The MHSA’s first announcement on Friday evening provided a sense that Norris and his team would still be in the running for third-place, but the decision to cancel the tournaments came after Deer Lodge’s players were out of town.

“The hardest part was not being around the kids when it happened,” Norris said. “As a coach, you want your goodbye and want to talk to the kids one last time. That was taken from us, not anyone’s fault. We did it the next morning, said our goodbyes and talked about it and got some closure… But the night before, there were tough phone calls.”

And while the Wardens attempted to process the abrupt end of their season, Norris has had to balance the emotional turmoil while preparing for the rest of the challenges that come with running the Deer Lodge athletic department.

Like high school staff around the state, the announcement from Gov. Steve Bullock that in-person K-12 classes were suspended for at least two weeks meant that Norris didn’t have much time for closure, and instead had to figure out what Deer Lodge’s next steps were.

“We’ll be back with online classes on Monday,” Norris said. “Being the golf coach and AD too, there was a lot of stress. At first we thought about [the basketball team,] but there’s an entire class of high school seniors who may have had their seasons taken from them.”

Norris’ preparation is an interesting look into what high school athletic staff are having to manage. In a moment that emotionally requires closure and respect, Norris has to self-quarantine, prepare math classes and brace for the impact on the spring sports season.

The isolation has meant that Deer Lodge’s AD has time to prep, but that doesn’t make the days pass by any quicker or easier.

What is Norris doing to make the clock tick faster?

“I haven’t really figured that out yet,” Norris said. “Thinking a lot, I guess. Started on all the film, and got it ready for the kids… The kids have already got their packet for the end of the season.
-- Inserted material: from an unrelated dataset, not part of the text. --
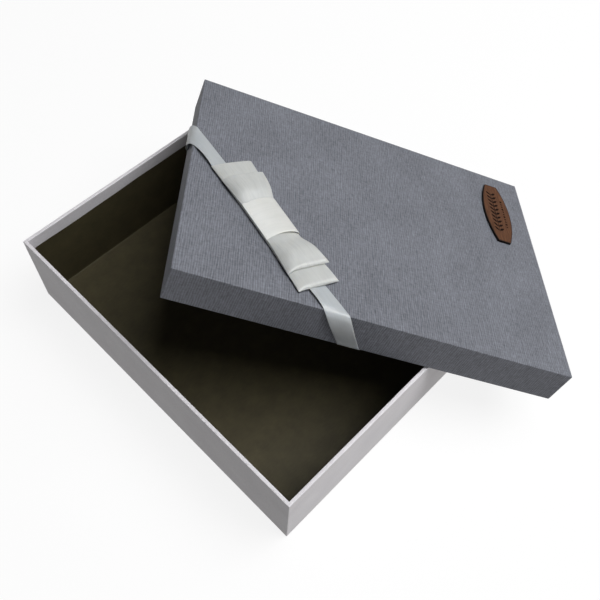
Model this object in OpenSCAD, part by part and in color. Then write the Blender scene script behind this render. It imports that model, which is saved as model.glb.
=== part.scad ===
// Rigid set-up gift box: an open tray and a telescoping lid, in millimetres.
// The origin is the middle of the tray's underside, +X along the long side,
// +Y towards the back and +Z up. The lid leans on the tray: it crosses the
// back rim and the right rim, and its far corner comes down to the table.

/* [Tray] */
// Outside length of the tray, along X
tray_w = 300; // [260:5:420]
// Outside depth of the tray, along Y
tray_d = 220; // [140:5:264]
// Outside height of the tray
tray_h = 80; // [50:2:120]
// Thickness of the greyboard that the tray is made of
tray_board = 2.4; // [1.5:0.1:3.5]
// How far the white paper is turned in over the rim
tray_turn_in = 12; // [8:1:20]
// How far the white paper is turned under the floor
floor_margin = 15; // [8:1:25]
// How far the sheet on the underside stops short of the tray's edges
sheet_inset = 3; // [1:0.5:7]

/* [Lid] */
// Height of the lid's skirt, with the top
lid_h = 30; // [20:1:45]
// Gap between the lid's skirt and the tray on each side, when the lid is on
lid_clearance = 0.9; // [0.3:0.1:2]
// Thickness of the greyboard that the lid is made of
lid_board = 2; // [1.2:0.1:3]
// How far the linen paper is turned in under the skirt
lid_turn_in = 14; // [11:1:17]

/* [Lean of the lid] */
// Where the lid crosses the back rim, in percent of the rim from its left end
lean_back = 15.5; // [10:0.5:18]
// Where the lid crosses the right rim, in percent of the rim from its front end
lean_right = 67.3; // [60:0.1:68]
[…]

Boring, little run here, not a lot of excitement.”

His words represent a lot of the town of Deer Lodge, who slowly adjusts to a new landscape as non-essential business begin to shut down and the community transitions into self-isolation.

In a tight-knit town of 3000 people, Norris says that the changes are just starting to become visible.

“It just started for us mainly yesterday,” Norris said. “Everyone is starting to quarantine. Everything is closing around 8 p.m. and it’s weird. We’re a tight community and everybody typically get to see each other. It’s going to be hard for a lot of us to lose that socializing.”

As the rest of Powell County readies themselves, so do the Wardens.

There are currently too many unknowns to determine what will happen with Montana’s high school spring sports, but Norris and the rest of Deer Lodge athletics will attempt to return to some type of normalcy as off-site video classes get started Monday.

The hope is that the return to “normal” can provide the closure Norris, his six seniors and the rest of the Deer Lodge basketball team are searching for.

“Not being able to talk to them at all has been tough for them and for me,” Norris said. “I haven’t seen the basketball team besides Saturday… This is one of the hardest weeks of my life. We really did think that we had a great chance at the third-place trophy. We thought we could win those next two games.”